[Problem description] Write out exactly the lines between the line containing "loose = [vert" and the line containing "cad_parts[node].hide_render = cad_parts[node].hide_viewport", including both of those lines, and nothing more.

··· Data shown

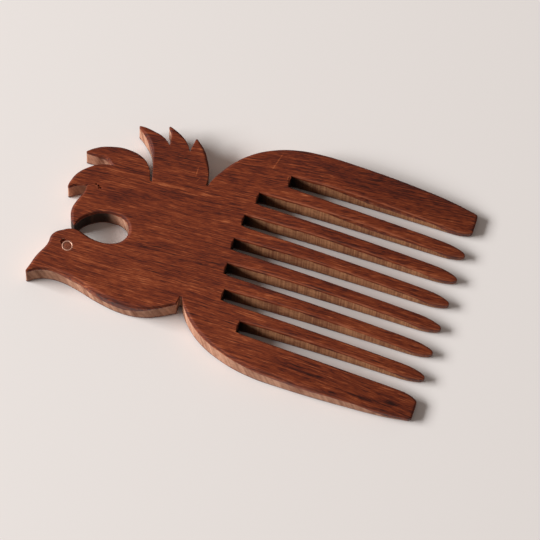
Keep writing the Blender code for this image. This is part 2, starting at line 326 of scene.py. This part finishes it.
def spotStrength(row, spots):
    # Strongest of some soft spots at each outline point, which end at their reach
    strongest = np.zeros(len(row))
    for x, y, reach, strength in spots:
        away = np.hypot(row[:, 0] / mm - x, row[:, 1] / mm - y) / reach
        strongest = np.maximum(strongest, strength * np.clip((1 - away) / (1 - spotCore), 0, 1))
    return strongest


def slotWalls(row):
    # 1 on the straight-sawn walls between the teeth, and how scorched they are near a root
    inSlot = (row[:, 0] > slots["left"]) & (abs(row[:, 1]) < slots["halfSpan"])
    index = np.round((row[:, 1] - slots["offset"]) / slots["pitch"])
    scorch = np.zeros(len(row))
    for number in set(index[inSlot]):
        these = inSlot & (index == number)
        fromRoot = (row[these, 0] - row[these, 0].min()) / mm
        scorch[these] = np.exp(-fromRoot / slots["scorch"])
    return inSlot.astype(float), scorch


def loftedBoard(row):
    steps = inwardSteps(row)
    lengths = np.linalg.norm(row - np.roll(row, 1, axis=0), axis=1)
    alongCut = np.cumsum(lengths) / mm
    straight, scorch = slotWalls(row)
    scorch = np.maximum(scorch, spotStrength(row, wallStains))
    oiled = oilDepth + spotStrength(row, oilRuns)
    # The teeth's edges on the throat side are rubbed pale, the others hold oil and look dark
    rubbed = straight * np.clip(slots["rubbed"] + slots["rubbedMore"] * steps[:, 1], 0, 1)
    edit = bmesh.new()
    layers = {name: edit.verts.layers.float.new(name) for name in boardLayers}
    rings = []
    for inset, level, rim in boardRings(row, steps, alongCut):
        ring = []
        sawn = np.minimum((board["thickness"] - level) / mm - oiled, level / mm - oilDepth)
        places = row + steps * inset[:, None]
        for i, (x, y) in enumerate(places):
            vert = edit.verts.new((x, y, level[i]))
            values = (sawn[i], rim, alongCut[i], straight[i], scorch[i], rubbed[i])
            for name, value in zip(boardLayers, values):
                vert[layers[name]] = value
            ring.append(vert)
        rings.append(ring)
    for lower, upper in zip(rings, rings[1:]):
        for i in range(-1, len(row) - 1):
            edit.faces.new((lower[i], lower[i + 1], upper[i + 1], upper[i]))
    flats = [edit.faces.new(rings[-1]), edit.faces.new(rings[0][::-1])]
    return edit, flats


def cutFlats(edit, flats):
    # Both flat faces are cut into a grid, so that they can bend and take dents
    geometry = list({part: None for face in flats for part in (*face.verts, *face.edges, face)})
    for axis, step in ((0, board["gridX"]), (1, board["gridY"])):
        span = boardHigh[axis] - boardLow[axis]
        for k in range(1, int(span / step) + 1):
            place = [0.0, 0.0, 0.0]
            place[axis] = boardLow[axis] + step * k
            normal = [0.0, 0.0, 0.0]
            normal[axis] = 1.0
            cut = bmesh.ops.bisect_plane(edit, geom=geometry, dist=weld, plane_co=place,
                                         plane_no=normal)
            geometry = cut["geom"]


def thinTeeth(edit):
    # Both faces close towards the tips, the top one more
    start = boardHigh.x - board["toothLength"] * (1 - board["fallStart"])
    for vert in edit.verts:
        fallen = max(0.0, vert.co.x - start) / (boardHigh.x - start)
        curve = fallen ** board["fallPower"]
        thin = (board["thickness"] - board["tipThickness"]) * curve
        vert.co.z *= 1 - thin / board["thickness"]
        vert.co.z += board["tipLift"] * curve


def meshFrom(edit, name):
    mesh = bpy.data.meshes.new(name)
    edit.to_mesh(mesh)
    edit.free()
    return mesh


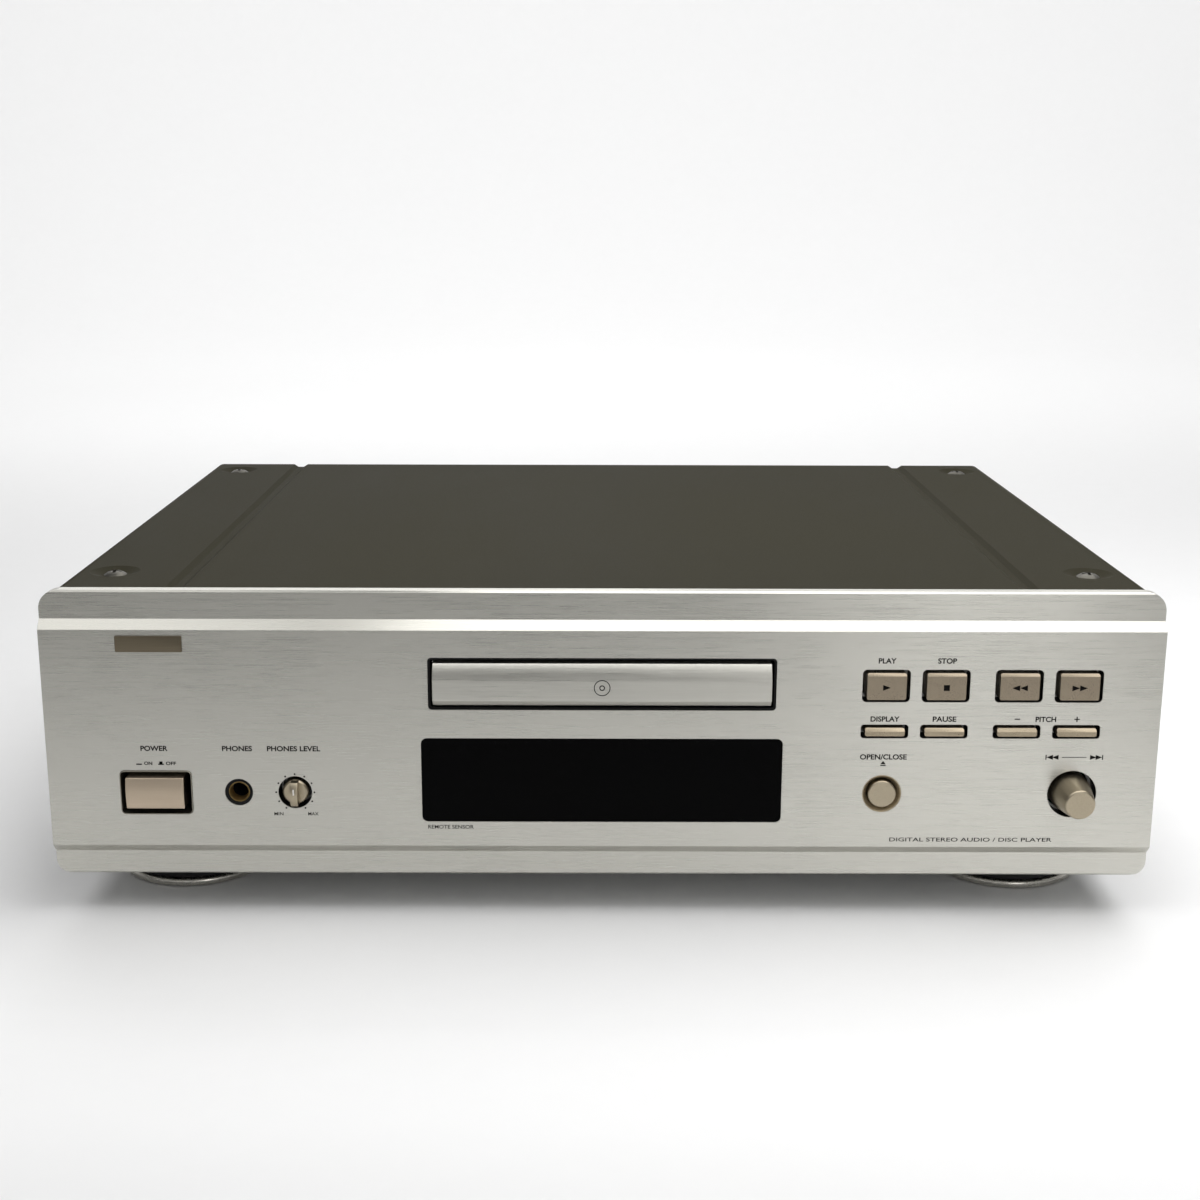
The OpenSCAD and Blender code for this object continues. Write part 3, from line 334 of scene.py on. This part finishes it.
# The walls of the panel's openings: this far behind its face, and clear of its outer edges
HOLE_START = 0.5 * MM
EDGE_BAND = 18 * MM
OPENINGS = (Vector((PANEL_LOW.x + EDGE_BAND, FACE_Y + HOLE_START, PANEL_LOW.z + EDGE_BAND)),
            Vector((PANEL_HIGH.x - EDGE_BAND, PANEL_HIGH.y - HOLE_START, PANEL_HIGH.z - EDGE_BAND)))

panel_metal = brushed_metal("brushed_silver_panel", SILVER, 0.28, 0.75, 0.12, holes=OPENINGS)
door_metal = brushed_metal("brushed_silver_door", SILVER, 0.30, 0.75, 0.12)
cover_paint = painted_steel("olive_baked_enamel", OLIVE, 0.62, 0.03)
rear_paint = painted_steel("dark_rear_enamel", (0.030, 0.029, 0.026), 0.5, 0.3)
screw_metal = spun_metal("dark_nickel_screws", (0.10, 0.095, 0.082), 0.42)
zinc_metal = brushed_metal("zinc_plated_sheet", (0.50, 0.50, 0.48), 0.38, 0.3, 0.06, 0.12)
foot_plastic = moulded_plastic("black_foot_plastic", BLACK, 0.5, 1400, 0.3, specular=0.25)
ring_metal = spun_metal("satin_plated_ring", (0.62, 0.60, 0.55), 0.27)
pad_rubber = soft_rubber("felt_grey_pad", (0.03, 0.03, 0.028))
badge_metal = brushed_metal("dark_bronze_plate", (0.16, 0.135, 0.095), 0.38, 0.5, 0.12)
window_gloss = glossy_window("smoked_window", (0.0009, 0.0009, 0.001))
tube_glass = clear_glass("display_tube_glass", (0.04, 0.06, 0.06))
black_plastic = moulded_plastic("fine_black_plastic", (0.007, 0.007, 0.007), 0.55, specular=0.15)
tray_plastic = moulded_plastic("tray_black_plastic", (0.02, 0.02, 0.0205), 0.5, 1900, 0.35)
frame_plastic = moulded_plastic("mechanism_plastic", (0.022, 0.022, 0.022), 0.55, 900, 0.3)
bezel_metal = spun_metal("bezel_satin_metal", (0.27, 0.255, 0.215), 0.4)
cap_metal = brushed_metal("champagne_cap_metal", CHAMPAGNE, 0.34, 0.6, 0.05)
knob_metal = spun_metal("champagne_turned_metal", (0.40, 0.345, 0.255), 0.33)
key_lacquer = metallic_lacquer("bronze_key_lacquer", BRONZE, 0.3)
slim_lacquer = metallic_lacquer("pale_bronze_key_lacquer", (0.36, 0.30, 0.215), 0.3)
cup_lacquer = metallic_lacquer("dark_bronze_cup_lacquer", (0.42, 0.35, 0.24), 0.45)
brass_metal = spun_metal("contact_brass", (0.44, 0.305, 0.125), 0.5)
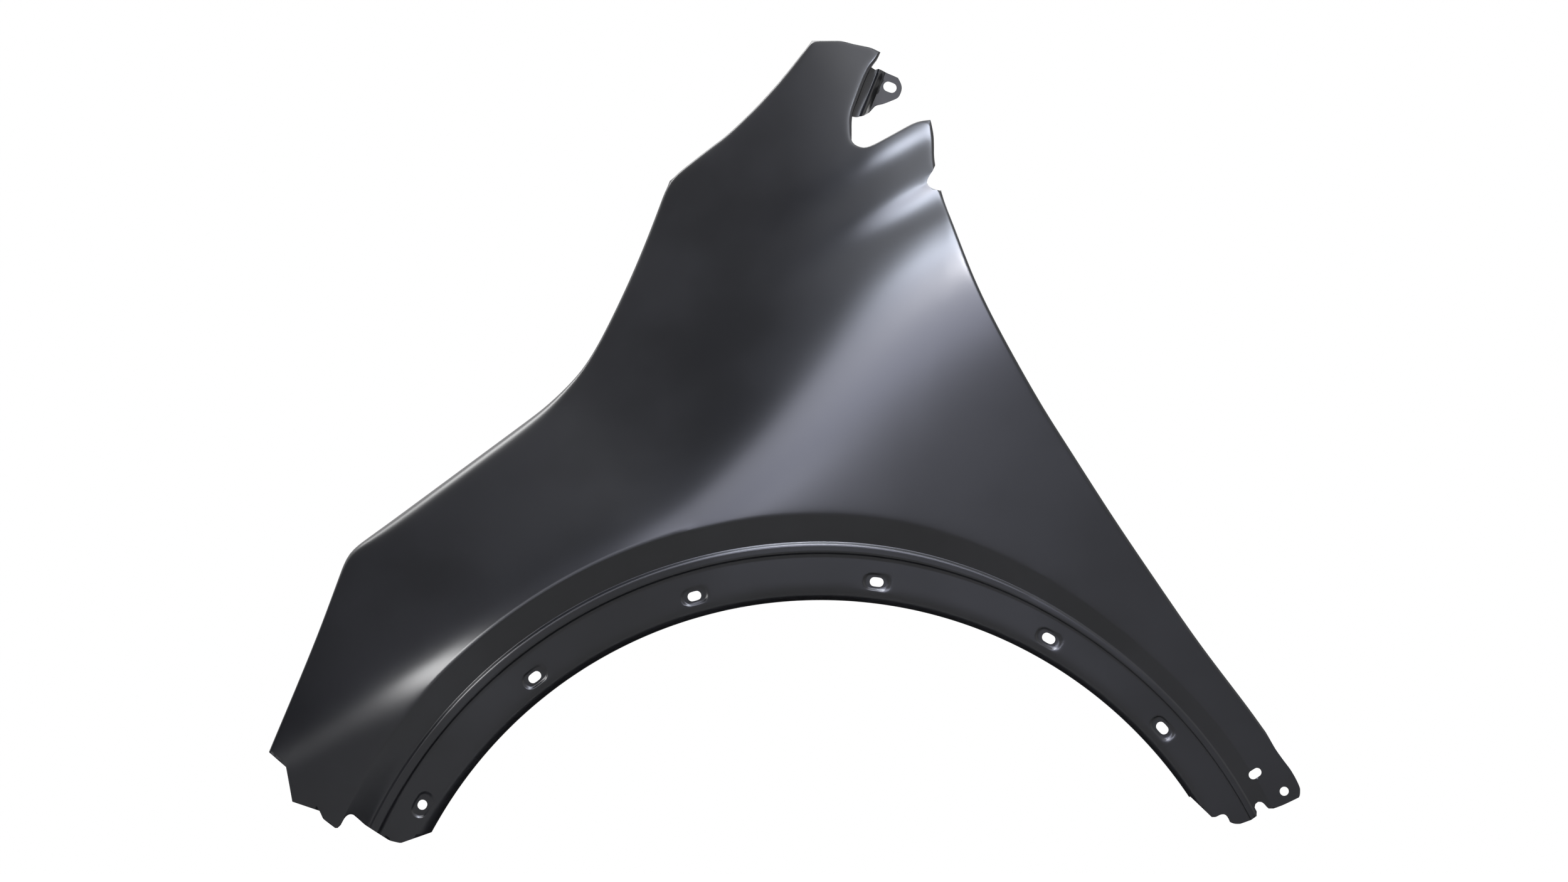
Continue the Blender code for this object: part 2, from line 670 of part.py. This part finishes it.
def cutters(outline):
    """Meshes that trim the feet and pierce the holes, none touching another."""
    near, far = -BODY_HEIGHT, BODY_HEIGHT
    ear = ear_point(outline, *EAR_HOLE_SHARES)
    across = ear - ear_point(outline, 0.0, EAR_HOLE_SHARES[1])
    turn = math.atan2(across.y, across.x)
    slot, hole = polar(*SLOT_PLACE_SHARES), polar(*FOOT_HOLE_SHARES)
    ear_slot = stadium(EAR_HOLE_LENGTH, EAR_HOLE_WIDTH, turn)
    foot_slot = stadium(SLOT_LENGTH, SLOT_WIDTH, SLOT_TURN)
    meshes = [
        prism("front_trim", [polar(*share) for share in FRONT_FOOT_SHARES], near, far),
        prism("rear_trim", [polar(*share) for share in REAR_FOOT_SHARES], near, far),
        prism("relief", [polar(*share) for share in RELIEF_SHARES], near, far),
        prism("ear_slot", [ear + point for point in ear_slot], near, far),
        prism("foot_slot", [slot + point for point in foot_slot], near, far),
        prism("foot_hole", [hole + point for point in stadium(FOOT_HOLE, FOOT_HOLE)], near, far)]
    for number, (centre, axis) in enumerate(hood_holes(outline)):
        meshes.append(drill("hood_hole_%d" % number, centre, axis, HOOD_HOLE, HOOD_WALL))
    return meshes


def coat():
    """Satin black primer that the whole sheet is dipped in."""
    material = bpy.data.materials.new("black_primer")
    material.use_nodes = True
    shader = material.node_tree.nodes["Principled BSDF"]
    shader.inputs["Base Color"].default_value = (0.012, 0.012, 0.014, 1)
    shader.inputs["Roughness"].default_value = 0.35
    shader.inputs["Metallic"].default_value = 0.0
    return material


def add_object(name, data):
    """Object of the scene for a mesh."""
    item = bpy.data.objects.new(name, data)
    bpy.context.scene.collection.objects.link(item)
    return item


def main():
    """Builds the fender as one object."""
    for item in list(bpy.data.objects):
        bpy.data.objects.remove(item)
    angles = column_angles()
    outline = Outline(angles)
    skin = Skin()
    crease = build_arch(skin, angles)
    build_body(skin, outline, angles, crease)
    flange = build_folds(skin, outline)
    build_ear(skin, outline, flange)
    seat = ear_point(outline, *EAR_SEAT_SHARES)
    origin = Vector((seat.x, ear_depth(outline) + SHEET, seat.y))

    loose = [vert for vert in skin.mesh.verts if not vert.link_faces]
    bmesh.ops.delete(skin.mesh, geom=loose, context="VERTS")
    data = bpy.data.meshes.new("fender_panel")
    skin.mesh.to_mesh(data)
    skin.mesh.free()
    data.materials.append(coat())
    data.shade_smooth()
    panel = add_object("fender_panel", data)
    panel.location = -origin
    thicken = panel.modifiers.new("sheet", "SOLIDIFY")
    thicken.thickness = SHEET
    thicken.offset = -1
    for cut in cutters(outline):
        cutter = add_object(cut.name, cut)
        cutter.location = -origin
        cutter.hide_render = True
        cutter.display_type = "WIRE"
        pierce = panel.modifiers.new(cut.name, "BOOLEAN")
        pierce.operation = "DIFFERENCE"
        pierce.solver = "EXACT"
        pierce.object = cutter
    data.set_sharp_from_angle(angle=SHARP_ANGLE)


main()
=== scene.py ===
"""Looks of a car fender in satin black primer, in a white studio.

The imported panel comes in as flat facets. It is welded into one smooth pressing,
painted, and lit so that the lamps' reflections run along its shoulder.
"""

import logging
import math
from dataclasses import dataclass, field

import bmesh
import bpy
from mathutils import Matrix, Vector


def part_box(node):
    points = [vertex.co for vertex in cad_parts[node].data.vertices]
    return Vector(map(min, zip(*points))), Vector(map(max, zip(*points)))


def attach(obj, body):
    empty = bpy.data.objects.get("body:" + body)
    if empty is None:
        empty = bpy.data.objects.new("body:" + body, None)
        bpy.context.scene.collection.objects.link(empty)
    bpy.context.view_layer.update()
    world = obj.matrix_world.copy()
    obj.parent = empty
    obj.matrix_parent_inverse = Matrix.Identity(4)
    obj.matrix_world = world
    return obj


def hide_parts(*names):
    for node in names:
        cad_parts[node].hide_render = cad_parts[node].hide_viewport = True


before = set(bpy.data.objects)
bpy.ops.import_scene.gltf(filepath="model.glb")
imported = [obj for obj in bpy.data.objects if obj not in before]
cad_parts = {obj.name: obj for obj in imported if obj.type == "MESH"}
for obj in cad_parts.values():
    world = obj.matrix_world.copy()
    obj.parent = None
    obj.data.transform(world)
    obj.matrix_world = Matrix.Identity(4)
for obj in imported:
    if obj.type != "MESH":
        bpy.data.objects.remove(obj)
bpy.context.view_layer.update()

log = logging.getLogger("car_fender")

# The photograph's frame, and where the panel lies in it, in pixels
PHOTO_WIDTH_PX = 2500
PHOTO_HEIGHT_PX = 1406
PANEL_LEFT_PX = 429.4
PANEL_RIGHT_PX = 2069.5
PANEL_TOP_PX = 63.0
ARCH_X_PX = 1310.0
ARCH_Y_PX = 1661.0

# The car's own directions: the panel stands turned about the axis across the car
CAR_TILT = math.radians(30)
OUTWARD = Vector((0.0, -1.0, 0.0))
CAR_UP = Vector((-math.sin(CAR_TILT), 0.0, math.cos(CAR_TILT)))
CAR_REAR = Vector((math.cos(CAR_TILT), 0.0, math.sin(CAR_TILT)))

# The colour sockets of a Mix node share their names with others, so they go by number
MIX_FACTOR = 0
MIX_FIRST = 6
MIX_SECOND = 7
MIX_RESULT = 2

WHITE = (1.0, 1.0, 1.0, 1.0)


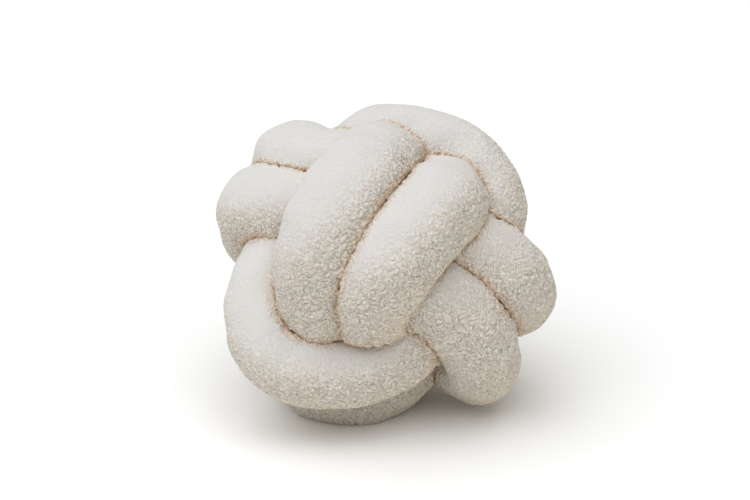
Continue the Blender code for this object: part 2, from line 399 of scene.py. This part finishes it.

······

[Exercise solution]
    loose = [vert for vert in skin.mesh.verts if not vert.link_faces]
    bmesh.ops.delete(skin.mesh, geom=loose, context="VERTS")
    data = bpy.data.meshes.new("fender_panel")
    skin.mesh.to_mesh(data)
    skin.mesh.free()
    data.materials.append(coat())
    data.shade_smooth()
    panel = add_object("fender_panel", data)
    panel.location = -origin
    thicken = panel.modifiers.new("sheet", "SOLIDIFY")
    thicken.thickness = SHEET
    thicken.offset = -1
    for cut in cutters(outline):
        cutter = add_object(cut.name, cut)
        cutter.location = -origin
        cutter.hide_render = True
        cutter.display_type = "WIRE"
        pierce = panel.modifiers.new(cut.name, "BOOLEAN")
        pierce.operation = "DIFFERENCE"
        pierce.solver = "EXACT"
        pierce.object = cutter
    data.set_sharp_from_angle(angle=SHARP_ANGLE)


main()
=== scene.py ===
"""Looks of a car fender in satin black primer, in a white studio.

The imported panel comes in as flat facets. It is welded into one smooth pressing,
painted, and lit so that the lamps' reflections run along its shoulder.
"""

import logging
import math
from dataclasses import dataclass, field

import bmesh
import bpy
from mathutils import Matrix, Vector


def part_box(node):
    points = [vertex.co for vertex in cad_parts[node].data.vertices]
    return Vector(map(min, zip(*points))), Vector(map(max, zip(*points)))


def attach(obj, body):
    empty = bpy.data.objects.get("body:" + body)
    if empty is None:
        empty = bpy.data.objects.new("body:" + body, None)
        bpy.context.scene.collection.objects.link(empty)
    bpy.context.view_layer.update()
    world = obj.matrix_world.copy()
    obj.parent = empty
    obj.matrix_parent_inverse = Matrix.Identity(4)
    obj.matrix_world = world
    return obj


def hide_parts(*names):
    for node in names:
        cad_parts[node].hide_render = cad_parts[node].hide_viewport = True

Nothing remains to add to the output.